Marlowe, who is the TV play-by-play voice of the NBA’s Denver Nuggets, and has called volleyball in numerous Olympics and for the AVP Tour, knows a thing or two about film.
A starving actor himself as a young man, Marlowe’s father, Huge Marlowe, and mother, K.T. Stevens, were both acclaimed actors.
His grandfather Sam Wood directed numerous films and was nominated for three Academy Awards.
“This is a good book, informative,” Marlowe said. “I know Sean worked hard on it. And I, especially, thought, I was portrayed fairly.”
Murray has a chapter in the book on the ’73 Aztecs.
And the ’84 Olympic team trained at old, smelly Muni Gym in Balboa Park, working around pickup basketball games, after relocating from Dayton, Ohio.
“If Gold Is Our Destiny” starts a little slow as Murray explains volleyball terms, then paints a picture of just how bad U.S. Volleyball was — never earning a medal in a major international competition.
The book heats up when it comes time to choose team’s final roster:
Dusty Dvorak (USC), Dave Saunders (UCLA), Steve Salmons (UCLA), Paul Sunderland (Loyola Marymount), Rich Duwelius (Ohio State), Craig Buck (Pepperdine), Marc Waldie (Ohio State), Aldis Berzins (Ohio State), Pat Powers (USC), Karch Kiraly (UCLA), Steve Timmons (USC) and Marlowe, who had been cut from the team, but was called back when Rod Wilde (Pepperdine) was injured and lost for an extended time.
The players immediately elected Marlowe captain.
Weeks before the Olympics, the group goes on a team-bonding trip — called Outward Bound — a two-week camping trek through Southwestern Utah, the Abajo Mountain Range and Canyonlands National Park.
It was 100 miles through remote wilderness and over snow-covered peaks at 11,000 feet.
“This team wasn’t friends,” said ’94 Olympic volleyball assistant coach Bill Neville. “Doug Beal and I argued all the time, but we trusted each other. Eventually, the team learned loyalty and trust. To win a gold medal, you have to have talent — and we had it.
“You have to have a little luck. And you have to stay healthy. And we had that, too.”
The players’ trust was tested with the installation of the American system.
In the copy-cat world of volleyball, teams tried to emulate the Soviets or Japan.
Beal and Neville came up with a unique style with the same two serve-receive players — Kiraly and Berzins, getting the ball to Dvorak, the setter.

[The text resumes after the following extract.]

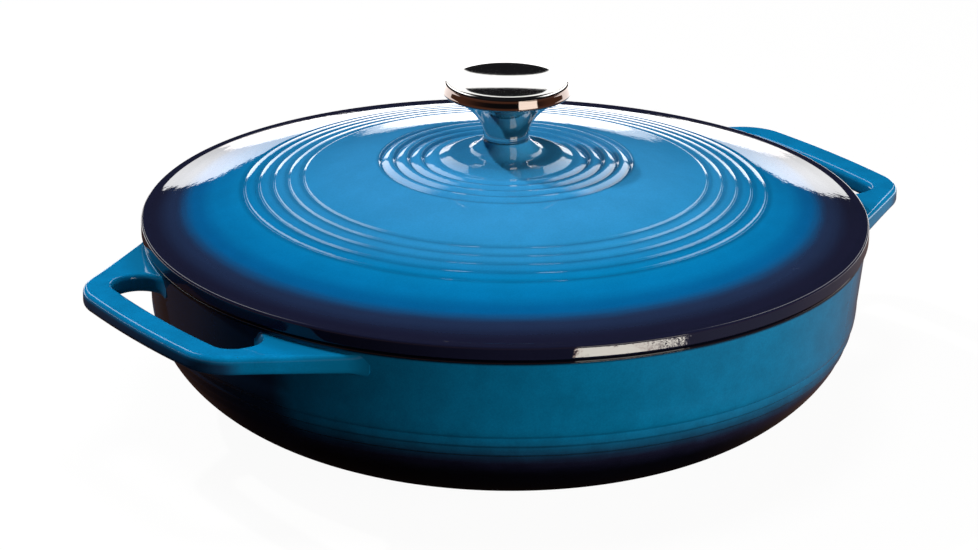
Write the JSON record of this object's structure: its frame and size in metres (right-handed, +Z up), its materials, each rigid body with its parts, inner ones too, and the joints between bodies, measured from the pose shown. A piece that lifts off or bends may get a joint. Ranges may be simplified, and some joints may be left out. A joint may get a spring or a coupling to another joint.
{
  "type": "covered casserole",
  "caption": "Shallow round enamelled cast-iron casserole with two loop handles and a domed lid that lifts off by a polished steel knob.",
  "frame": {"origin": "centre of the pot's flat base, on the surface that it stands on", "axes": "+Z up along the axis of the pot, lid and knob, +X towards the right handle, +Y towards the back"},
  "size_m": [0.3604, 0.3, 0.1424],
  "materials": {
    "pot_enamel": "gloss",
    "lid_enamel": "gloss",
    "polished_steel": "polished",
    "zinc_screw": "satin",
    "zinc_washer": "satin"
  },
  "bodies": {
    "pot": {"pot": "pot_enamel"},
    "lid": {"lid": "lid_enamel", "knob": "polished_steel", "knob_screw": "zinc_screw", "lock_washer": "zinc_washer"}
  },
  "joints": [
    {"name": "lid_lift", "type": "slide", "parent": "pot", "child": "lid", "axis": [0, 0, 1], "range_m": [0, 0.12]}
  ]
}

He then set the ball to big men Buck, Timmons and Salmon.
The success was almost immediate.
“I rode the pine for six years with that team,” said Berzins, who was with U.S. Volleyball for 12 years, from the dark days in Dayton to Olympic gold.
“I was there from the beginning when we weren’t very good, then all the way to standing on the podium at the Olympics. But I believed in myself.
“I wasn’t a starter until the last two years. But I was ready when I was called on.
“That’s what makes this so sweet. This book is more than a volleyball story. It’s about life lessons. Our journey would make a great movie. I could see it being ‘The Chris Marlowe Story.’”
Asked his take, Marlowe said he’d start the movie at an international competition against Argentina when the U.S. was up 12-3 in the fifth game “and gagged.”
“Yeah, I think this would make for a pretty interesting movie.”
“If Gold Is Our Destiny” is available on Amazon and at most major book retailers.